VizAttack could play a significant role in the cyber security management education. Technology integration in course curricula could extend learning in powerful ways, demonstrating the application of theoretical concepts in practice. The VizAttack framework could be an integral part of any security-oriented undergraduate course that aims in providing students with the sought-after technical knowledge and skills in attack profiling, emphasizing the importance of analyzing archived attack data to infer the attack methodology used in various attack sessions. The postmortem analysis of an attack offers a useful insight into the attack pathway, allowing the formulation of an attack profile that could be utilized to prevent future attacks based on the same or similar profile. Students should be able not only to form a timeline of the attack steps but also determine what vulnerability was exploited and how and when was it exploited.

A prototype based on the VizAttack design principles and objectives was implemented, and its initial performance assessment is promising. It provides a solid foundation to accommodate new VizAttack features, such as supporting the explicit command set of a specific attack profile and correlating attack profiles to extract commonalities. It is planned to integrate additional log file parsers, thus enriching the data sets currently available to VizAttack. Enhancements/upgrades to the visualization algorithms as well as optimizations of the parsing and step profiling algorithms are also expected in the new version of VizAttack.

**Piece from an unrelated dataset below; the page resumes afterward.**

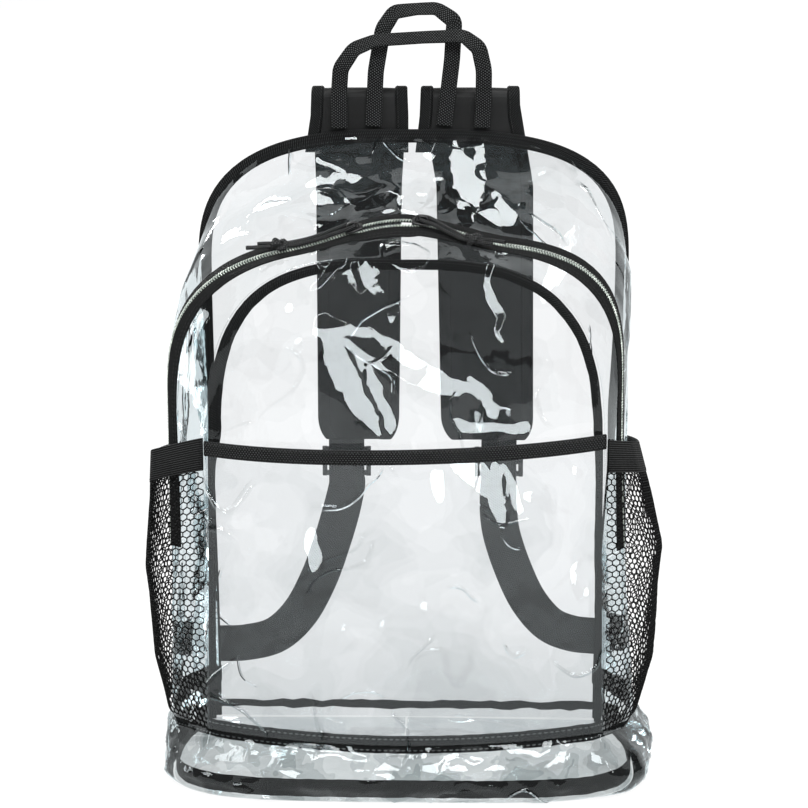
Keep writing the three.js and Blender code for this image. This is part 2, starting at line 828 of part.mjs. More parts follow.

It is envisioned to unify VizAttack and two other related technologies, HoneyCy [18] and SMAD [19, 20], into a single platform. SMAD is novel framework that monitors kernel and system resources data (e.g., system calls, network connections, and process info) based on user-defined configurations that initiate nonintrusive actions when alerts are triggered. The three technologies complement each other and will constitute a solid foundation for the new platform offering advanced attack visualization, analysis, and monitoring capabilities.